Mob in Athens abuses Muslims as they celebrate Eid (Greece)

Dozens of far-right activists and local residents threw eggs and taunted hundreds of Muslim immigrants as they gathered to pray in a central square for Eid al-Adha surrounded by a protective cordon of riot police.

Greece, which has become the main immigrant gateway to the European Union, has a growing Muslim community and tensions between locals and incomers have run high in some Athens areas such as Attiki square, the scene of Tuesday's incident.

Athens' Muslim community is without an official mosque and prayers are usually held at cultural centers or community halls or private apartments around the city. The Muslim community in Greece is estimated at about 1 million, in a country where most people are Greek Orthodox Christians.

While the Muslims prayed, some locals shouted obscenities from their balconies and waved Greek flags. Leaflets that depicted pigs -- an animal Muslims consider unclean -- were scattered across the square.

"There is a (unofficial) mosque near here but we're afraid to go there," said a 30-year old migrant from Bangladesh, who gave his name as Shamasul. "Sometimes Greeks in the neighborhood threaten to kill us."

Margarita Vassilatou, 56, who has lived in the square for more than 35 years said she wanted to leave as a result of the immigrants:

"This is not a life ... We are afraid of them.
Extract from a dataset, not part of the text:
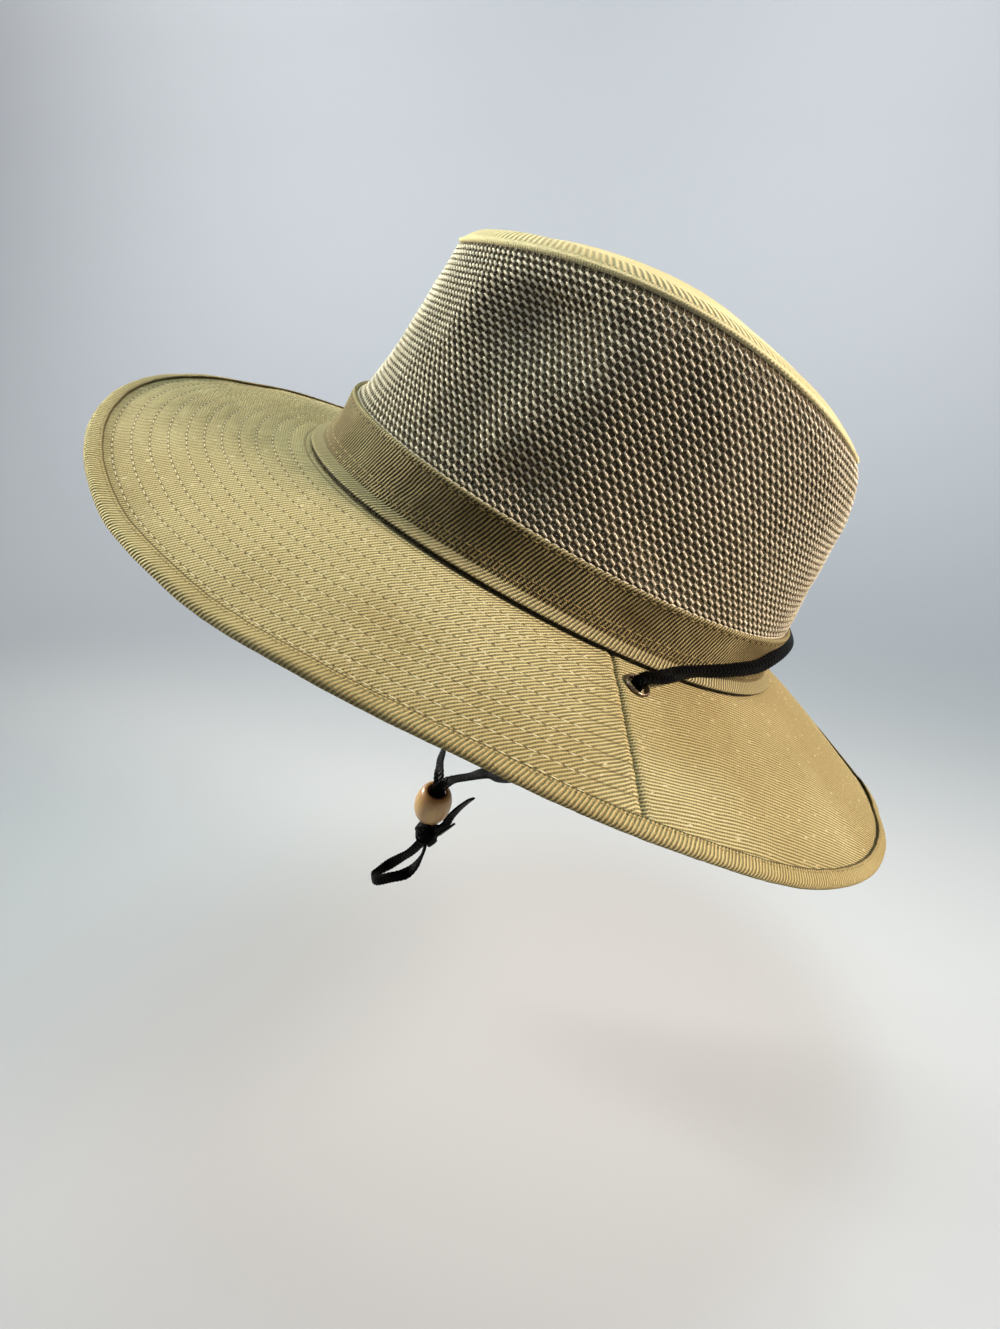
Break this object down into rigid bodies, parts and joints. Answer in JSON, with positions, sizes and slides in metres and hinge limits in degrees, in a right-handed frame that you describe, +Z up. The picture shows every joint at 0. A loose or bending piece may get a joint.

Many of them are criminals, they carry knifes and deal drugs."

In another, more central square in front of Athens university, about 2,000 Muslim men and women prayed peacefully in front of the neo-classical university and ancient Greek statues.

In the past, moves to build a mosque in the capital have been met with opposition from local residents and some priests of the Greek orthodox church.

However, the current archbishop supports the construction of a mosque and the socialist government has set aside a site close to the city center, although building has not yet begun.

The only mosques in Greece are in the northeastern region of Xanthi near the Turkish border, home to a large Muslim minority.